• [RAW DATA]:
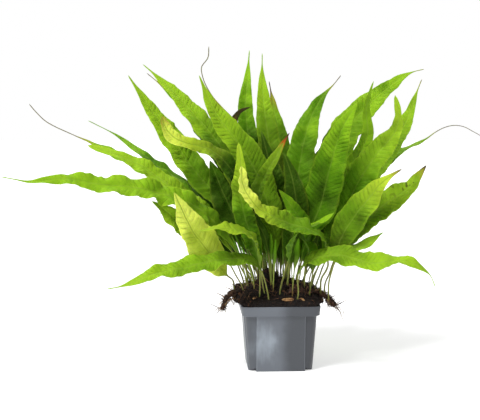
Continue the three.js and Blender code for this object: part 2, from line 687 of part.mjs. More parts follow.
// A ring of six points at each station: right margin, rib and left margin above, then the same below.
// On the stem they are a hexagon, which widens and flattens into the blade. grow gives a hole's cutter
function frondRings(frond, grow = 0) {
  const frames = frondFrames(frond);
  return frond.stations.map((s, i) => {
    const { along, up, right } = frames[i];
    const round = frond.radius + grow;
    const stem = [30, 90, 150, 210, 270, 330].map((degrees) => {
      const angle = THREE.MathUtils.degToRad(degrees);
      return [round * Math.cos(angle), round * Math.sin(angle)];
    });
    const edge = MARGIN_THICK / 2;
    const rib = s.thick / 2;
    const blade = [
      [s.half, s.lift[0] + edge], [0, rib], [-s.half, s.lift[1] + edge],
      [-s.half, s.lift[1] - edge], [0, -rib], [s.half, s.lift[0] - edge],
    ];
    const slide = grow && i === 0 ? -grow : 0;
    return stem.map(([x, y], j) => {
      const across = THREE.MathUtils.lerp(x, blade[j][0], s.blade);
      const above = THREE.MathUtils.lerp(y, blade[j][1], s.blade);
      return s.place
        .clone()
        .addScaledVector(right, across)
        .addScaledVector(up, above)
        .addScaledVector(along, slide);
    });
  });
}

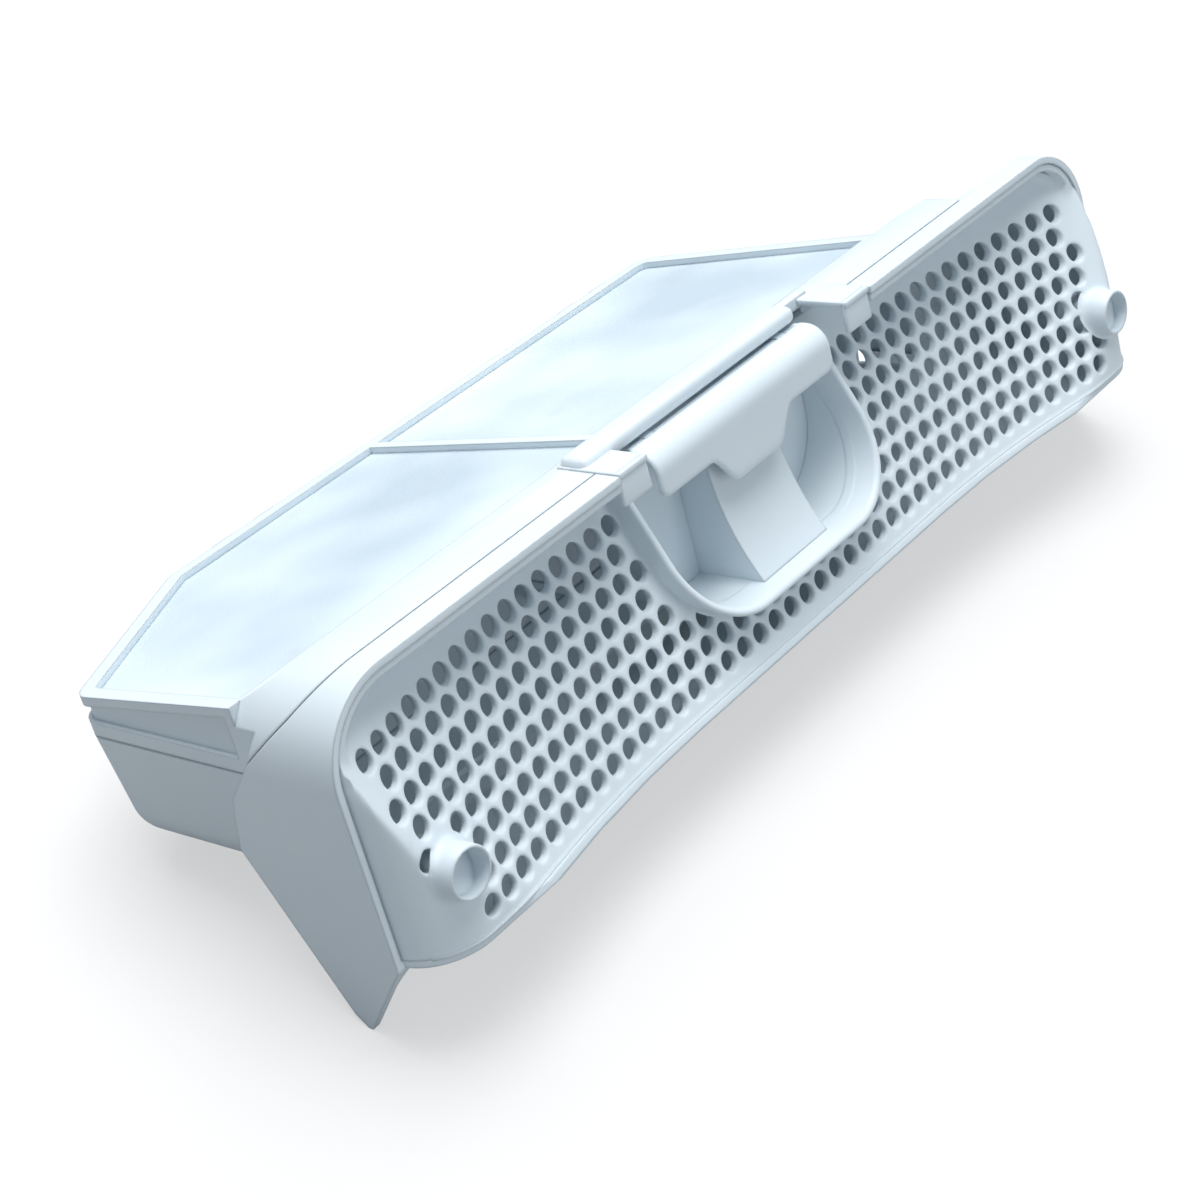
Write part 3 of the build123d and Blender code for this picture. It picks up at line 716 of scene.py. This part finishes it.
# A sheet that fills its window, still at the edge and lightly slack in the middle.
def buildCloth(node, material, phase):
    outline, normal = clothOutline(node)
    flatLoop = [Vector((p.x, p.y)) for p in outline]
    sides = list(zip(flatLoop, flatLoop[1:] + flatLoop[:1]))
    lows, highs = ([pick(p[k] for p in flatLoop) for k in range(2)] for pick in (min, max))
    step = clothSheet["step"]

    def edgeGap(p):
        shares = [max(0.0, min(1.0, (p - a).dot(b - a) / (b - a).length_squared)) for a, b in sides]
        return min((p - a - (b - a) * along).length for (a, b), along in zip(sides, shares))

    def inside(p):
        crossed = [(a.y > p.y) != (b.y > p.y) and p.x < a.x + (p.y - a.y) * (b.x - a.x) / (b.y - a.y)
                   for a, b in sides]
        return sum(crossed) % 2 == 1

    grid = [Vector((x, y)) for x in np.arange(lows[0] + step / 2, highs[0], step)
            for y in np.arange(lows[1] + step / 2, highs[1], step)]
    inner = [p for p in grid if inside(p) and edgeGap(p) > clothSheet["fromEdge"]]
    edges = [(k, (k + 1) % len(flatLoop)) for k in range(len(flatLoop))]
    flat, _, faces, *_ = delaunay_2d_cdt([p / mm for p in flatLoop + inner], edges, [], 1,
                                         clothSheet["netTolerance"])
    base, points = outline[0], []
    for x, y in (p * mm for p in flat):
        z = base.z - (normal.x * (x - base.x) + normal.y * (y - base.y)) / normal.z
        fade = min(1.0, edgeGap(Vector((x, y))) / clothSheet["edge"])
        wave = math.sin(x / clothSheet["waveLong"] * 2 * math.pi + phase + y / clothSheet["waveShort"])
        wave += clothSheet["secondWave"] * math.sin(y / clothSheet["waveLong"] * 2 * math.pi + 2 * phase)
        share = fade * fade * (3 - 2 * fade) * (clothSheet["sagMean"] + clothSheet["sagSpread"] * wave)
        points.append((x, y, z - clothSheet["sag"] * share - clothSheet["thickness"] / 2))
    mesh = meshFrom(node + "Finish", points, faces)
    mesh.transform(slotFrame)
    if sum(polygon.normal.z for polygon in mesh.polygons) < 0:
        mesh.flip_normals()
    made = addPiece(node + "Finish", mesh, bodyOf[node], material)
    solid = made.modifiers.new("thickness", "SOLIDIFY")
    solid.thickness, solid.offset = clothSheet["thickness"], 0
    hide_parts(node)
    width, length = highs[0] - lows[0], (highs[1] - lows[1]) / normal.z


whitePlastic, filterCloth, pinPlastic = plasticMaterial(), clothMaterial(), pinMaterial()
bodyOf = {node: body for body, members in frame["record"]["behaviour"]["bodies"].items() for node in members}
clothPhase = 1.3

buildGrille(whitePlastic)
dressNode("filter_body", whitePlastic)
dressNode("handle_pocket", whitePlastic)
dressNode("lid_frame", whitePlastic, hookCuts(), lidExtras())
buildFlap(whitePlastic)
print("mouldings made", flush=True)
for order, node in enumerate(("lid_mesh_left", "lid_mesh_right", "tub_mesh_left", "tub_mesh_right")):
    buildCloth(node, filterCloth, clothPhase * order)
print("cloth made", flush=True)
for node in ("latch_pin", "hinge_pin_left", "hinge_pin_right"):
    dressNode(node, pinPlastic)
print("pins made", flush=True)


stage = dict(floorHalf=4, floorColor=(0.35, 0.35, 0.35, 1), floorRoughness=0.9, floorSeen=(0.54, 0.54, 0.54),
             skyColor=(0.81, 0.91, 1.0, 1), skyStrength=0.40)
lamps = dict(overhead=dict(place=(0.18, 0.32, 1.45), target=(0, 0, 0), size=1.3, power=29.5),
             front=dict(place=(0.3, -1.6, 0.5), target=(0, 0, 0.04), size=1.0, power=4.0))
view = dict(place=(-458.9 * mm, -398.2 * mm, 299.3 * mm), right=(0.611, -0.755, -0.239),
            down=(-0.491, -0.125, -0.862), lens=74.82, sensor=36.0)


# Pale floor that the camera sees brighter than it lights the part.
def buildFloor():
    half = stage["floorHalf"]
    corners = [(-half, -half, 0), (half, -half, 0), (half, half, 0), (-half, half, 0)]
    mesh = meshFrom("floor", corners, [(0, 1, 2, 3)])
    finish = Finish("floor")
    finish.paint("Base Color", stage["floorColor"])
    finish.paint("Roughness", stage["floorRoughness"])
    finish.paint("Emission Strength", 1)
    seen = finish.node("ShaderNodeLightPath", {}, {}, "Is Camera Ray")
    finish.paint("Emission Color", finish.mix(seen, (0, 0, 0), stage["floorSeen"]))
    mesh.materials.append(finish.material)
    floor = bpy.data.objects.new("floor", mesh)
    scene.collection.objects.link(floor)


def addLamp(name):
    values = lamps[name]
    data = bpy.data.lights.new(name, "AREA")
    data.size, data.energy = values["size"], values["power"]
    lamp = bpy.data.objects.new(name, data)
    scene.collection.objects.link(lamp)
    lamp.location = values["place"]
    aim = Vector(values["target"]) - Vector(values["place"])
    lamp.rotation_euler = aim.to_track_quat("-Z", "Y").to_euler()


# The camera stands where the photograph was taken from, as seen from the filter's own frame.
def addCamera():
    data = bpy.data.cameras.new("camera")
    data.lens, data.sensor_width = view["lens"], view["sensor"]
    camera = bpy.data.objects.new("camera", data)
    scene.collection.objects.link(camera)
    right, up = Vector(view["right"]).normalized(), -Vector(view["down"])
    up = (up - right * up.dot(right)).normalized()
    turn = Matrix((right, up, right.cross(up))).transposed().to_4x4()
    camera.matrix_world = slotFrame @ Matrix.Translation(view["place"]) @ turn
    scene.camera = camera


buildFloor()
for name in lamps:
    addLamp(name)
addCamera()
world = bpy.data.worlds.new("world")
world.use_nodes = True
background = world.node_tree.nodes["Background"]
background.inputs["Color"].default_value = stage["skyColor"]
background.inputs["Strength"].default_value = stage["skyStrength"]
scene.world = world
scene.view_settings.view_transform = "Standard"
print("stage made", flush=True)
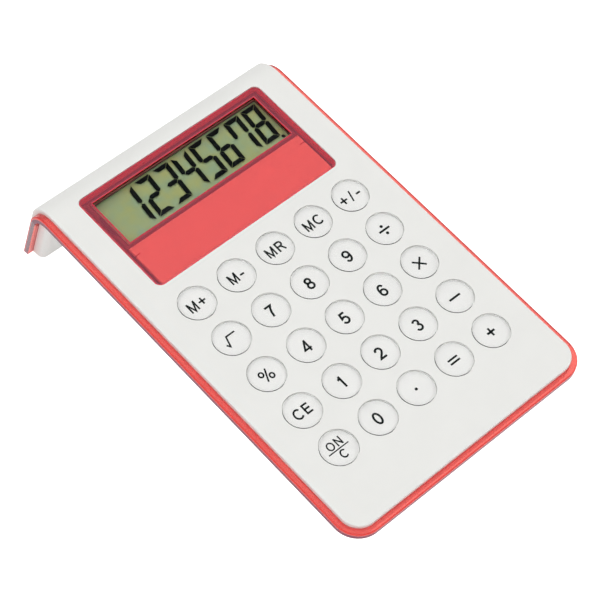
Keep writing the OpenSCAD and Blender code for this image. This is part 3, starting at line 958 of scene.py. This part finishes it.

• [WHAT THE TASK REQUIRES]: Each record above should be output again exactly.

• [RESPONSE]:
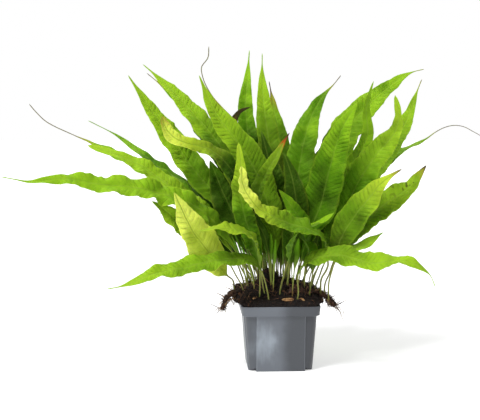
Continue the three.js and Blender code for this object: part 2, from line 687 of part.mjs. More parts follow.
// A ring of six points at each station: right margin, rib and left margin above, then the same below.
// On the stem they are a hexagon, which widens and flattens into the blade. grow gives a hole's cutter
function frondRings(frond, grow = 0) {
  const frames = frondFrames(frond);
  return frond.stations.map((s, i) => {
    const { along, up, right } = frames[i];
    const round = frond.radius + grow;
    const stem = [30, 90, 150, 210, 270, 330].map((degrees) => {
      const angle = THREE.MathUtils.degToRad(degrees);
      return [round * Math.cos(angle), round * Math.sin(angle)];
    });
    const edge = MARGIN_THICK / 2;
    const rib = s.thick / 2;
    const blade = [
      [s.half, s.lift[0] + edge], [0, rib], [-s.half, s.lift[1] + edge],
      [-s.half, s.lift[1] - edge], [0, -rib], [s.half, s.lift[0] - edge],
    ];
    const slide = grow && i === 0 ? -grow : 0;
    return stem.map(([x, y], j) => {
      const across = THREE.MathUtils.lerp(x, blade[j][0], s.blade);
      const above = THREE.MathUtils.lerp(y, blade[j][1], s.blade);
      return s.place
        .clone()
        .addScaledVector(right, across)
        .addScaledVector(up, above)
        .addScaledVector(along, slide);
    });
  });
}

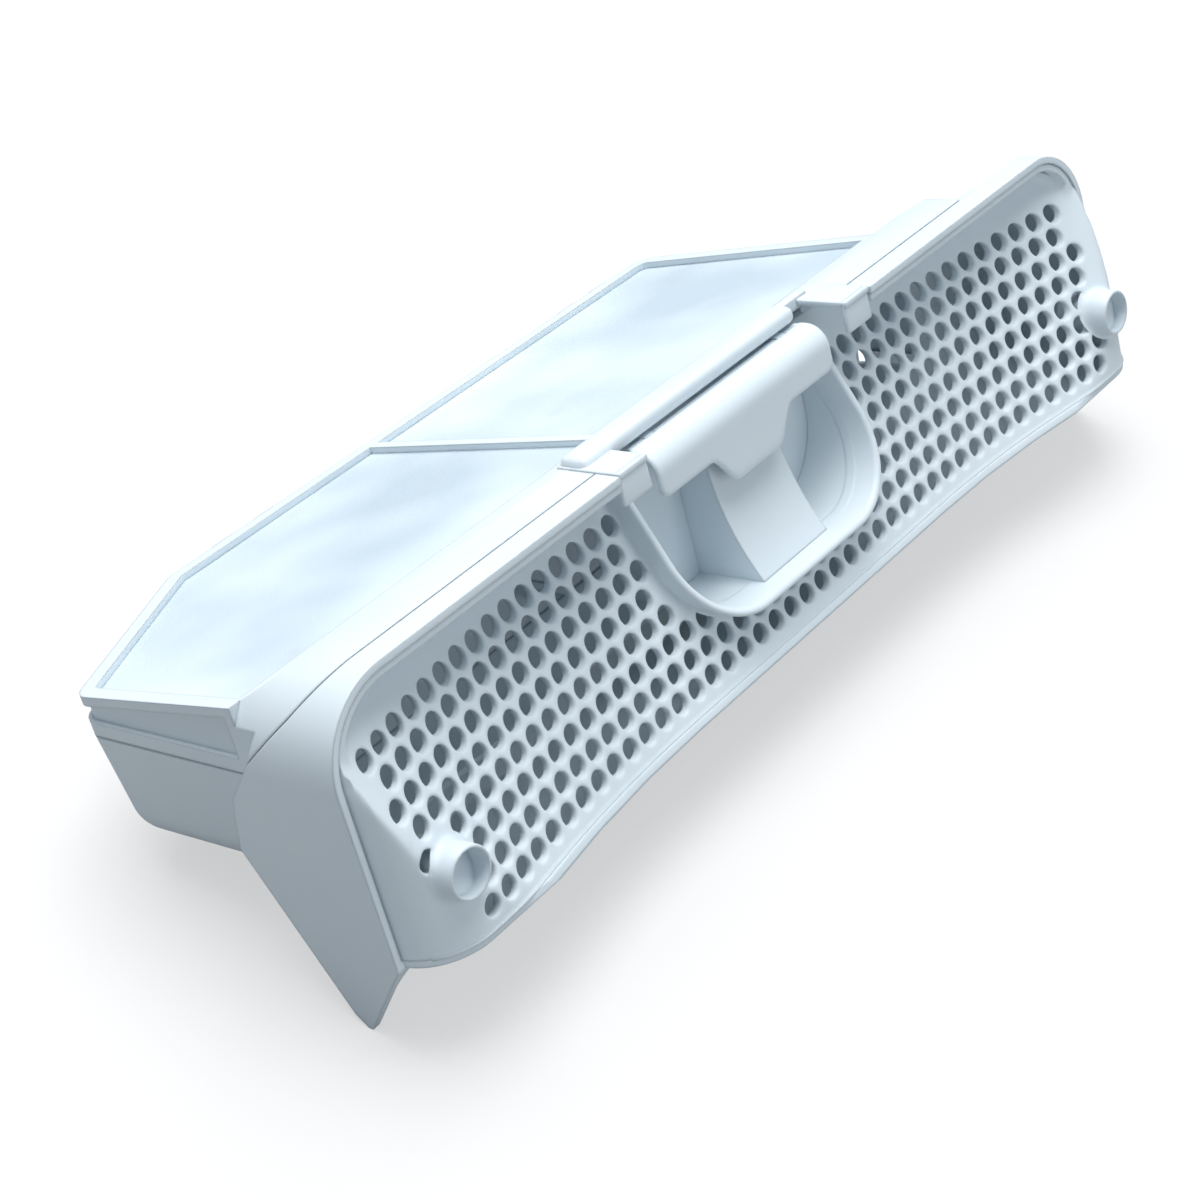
Write part 3 of the build123d and Blender code for this picture. It picks up at line 716 of scene.py. This part finishes it.
# A sheet that fills its window, still at the edge and lightly slack in the middle.
def buildCloth(node, material, phase):
    outline, normal = clothOutline(node)
    flatLoop = [Vector((p.x, p.y)) for p in outline]
    sides = list(zip(flatLoop, flatLoop[1:] + flatLoop[:1]))
    lows, highs = ([pick(p[k] for p in flatLoop) for k in range(2)] for pick in (min, max))
    step = clothSheet["step"]

    def edgeGap(p):
        shares = [max(0.0, min(1.0, (p - a).dot(b - a) / (b - a).length_squared)) for a, b in sides]
        return min((p - a - (b - a) * along).length for (a, b), along in zip(sides, shares))

    def inside(p):
        crossed = [(a.y > p.y) != (b.y > p.y) and p.x < a.x + (p.y - a.y) * (b.x - a.x) / (b.y - a.y)
                   for a, b in sides]
        return sum(crossed) % 2 == 1

    grid = [Vector((x, y)) for x in np.arange(lows[0] + step / 2, highs[0], step)
            for y in np.arange(lows[1] + step / 2, highs[1], step)]
    inner = [p for p in grid if inside(p) and edgeGap(p) > clothSheet["fromEdge"]]
    edges = [(k, (k + 1) % len(flatLoop)) for k in range(len(flatLoop))]
    flat, _, faces, *_ = delaunay_2d_cdt([p / mm for p in flatLoop + inner], edges, [], 1,
                                         clothSheet["netTolerance"])
    base, points = outline[0], []
    for x, y in (p * mm for p in flat):
        z = base.z - (normal.x * (x - base.x) + normal.y * (y - base.y)) / normal.z
        fade = min(1.0, edgeGap(Vector((x, y))) / clothSheet["edge"])
        wave = math.sin(x / clothSheet["waveLong"] * 2 * math.pi + phase + y / clothSheet["waveShort"])
        wave += clothSheet["secondWave"] * math.sin(y / clothSheet["waveLong"] * 2 * math.pi + 2 * phase)
        share = fade * fade * (3 - 2 * fade) * (clothSheet["sagMean"] + clothSheet["sagSpread"] * wave)
        points.append((x, y, z - clothSheet["sag"] * share - clothSheet["thickness"] / 2))
    mesh = meshFrom(node + "Finish", points, faces)
    mesh.transform(slotFrame)
    if sum(polygon.normal.z for polygon in mesh.polygons) < 0:
        mesh.flip_normals()
    made = addPiece(node + "Finish", mesh, bodyOf[node], material)
    solid = made.modifiers.new("thickness", "SOLIDIFY")
    solid.thickness, solid.offset = clothSheet["thickness"], 0
    hide_parts(node)
    width, length = highs[0] - lows[0], (highs[1] - lows[1]) / normal.z


whitePlastic, filterCloth, pinPlastic = plasticMaterial(), clothMaterial(), pinMaterial()
bodyOf = {node: body for body, members in frame["record"]["behaviour"]["bodies"].items() for node in members}
clothPhase = 1.3

buildGrille(whitePlastic)
dressNode("filter_body", whitePlastic)
dressNode("handle_pocket", whitePlastic)
dressNode("lid_frame", whitePlastic, hookCuts(), lidExtras())
buildFlap(whitePlastic)
print("mouldings made", flush=True)
for order, node in enumerate(("lid_mesh_left", "lid_mesh_right", "tub_mesh_left", "tub_mesh_right")):
    buildCloth(node, filterCloth, clothPhase * order)
print("cloth made", flush=True)
for node in ("latch_pin", "hinge_pin_left", "hinge_pin_right"):
    dressNode(node, pinPlastic)
print("pins made", flush=True)


stage = dict(floorHalf=4, floorColor=(0.35, 0.35, 0.35, 1), floorRoughness=0.9, floorSeen=(0.54, 0.54, 0.54),
             skyColor=(0.81, 0.91, 1.0, 1), skyStrength=0.40)
lamps = dict(overhead=dict(place=(0.18, 0.32, 1.45), target=(0, 0, 0), size=1.3, power=29.5),
             front=dict(place=(0.3, -1.6, 0.5), target=(0, 0, 0.04), size=1.0, power=4.0))
view = dict(place=(-458.9 * mm, -398.2 * mm, 299.3 * mm), right=(0.611, -0.755, -0.239),
            down=(-0.491, -0.125, -0.862), lens=74.82, sensor=36.0)


# Pale floor that the camera sees brighter than it lights the part.
def buildFloor():
    half = stage["floorHalf"]
    corners = [(-half, -half, 0), (half, -half, 0), (half, half, 0), (-half, half, 0)]
    mesh = meshFrom("floor", corners, [(0, 1, 2, 3)])
    finish = Finish("floor")
    finish.paint("Base Color", stage["floorColor"])
    finish.paint("Roughness", stage["floorRoughness"])
    finish.paint("Emission Strength", 1)
    seen = finish.node("ShaderNodeLightPath", {}, {}, "Is Camera Ray")
    finish.paint("Emission Color", finish.mix(seen, (0, 0, 0), stage["floorSeen"]))
    mesh.materials.append(finish.material)
    floor = bpy.data.objects.new("floor", mesh)
    scene.collection.objects.link(floor)


def addLamp(name):
    values = lamps[name]
    data = bpy.data.lights.new(name, "AREA")
    data.size, data.energy = values["size"], values["power"]
    lamp = bpy.data.objects.new(name, data)
    scene.collection.objects.link(lamp)
    lamp.location = values["place"]
    aim = Vector(values["target"]) - Vector(values["place"])
    lamp.rotation_euler = aim.to_track_quat("-Z", "Y").to_euler()


# The camera stands where the photograph was taken from, as seen from the filter's own frame.
def addCamera():
    data = bpy.data.cameras.new("camera")
    data.lens, data.sensor_width = view["lens"], view["sensor"]
    camera = bpy.data.objects.new("camera", data)
    scene.collection.objects.link(camera)
    right, up = Vector(view["right"]).normalized(), -Vector(view["down"])
    up = (up - right * up.dot(right)).normalized()
    turn = Matrix((right, up, right.cross(up))).transposed().to_4x4()
    camera.matrix_world = slotFrame @ Matrix.Translation(view["place"]) @ turn
    scene.camera = camera


buildFloor()
for name in lamps:
    addLamp(name)
addCamera()
world = bpy.data.worlds.new("world")
world.use_nodes = True
background = world.node_tree.nodes["Background"]
background.inputs["Color"].default_value = stage["skyColor"]
background.inputs["Strength"].default_value = stage["skyStrength"]
scene.world = world
scene.view_settings.view_transform = "Standard"
print("stage made", flush=True)
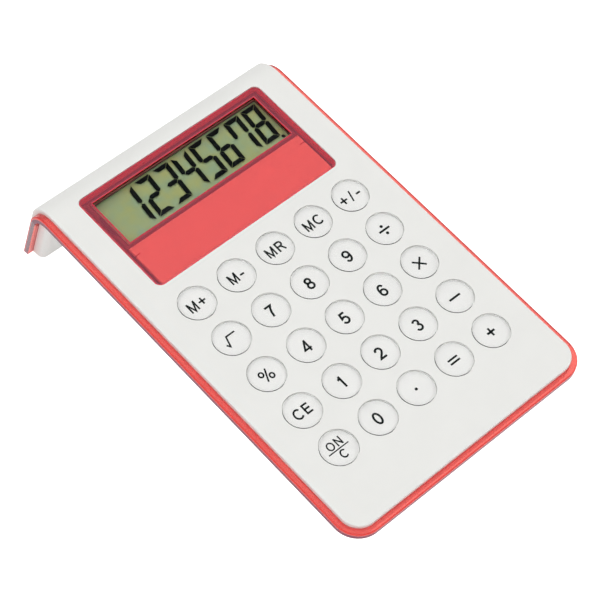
Keep writing the OpenSCAD and Blender code for this image. This is part 3, starting at line 958 of scene.py. This part finishes it.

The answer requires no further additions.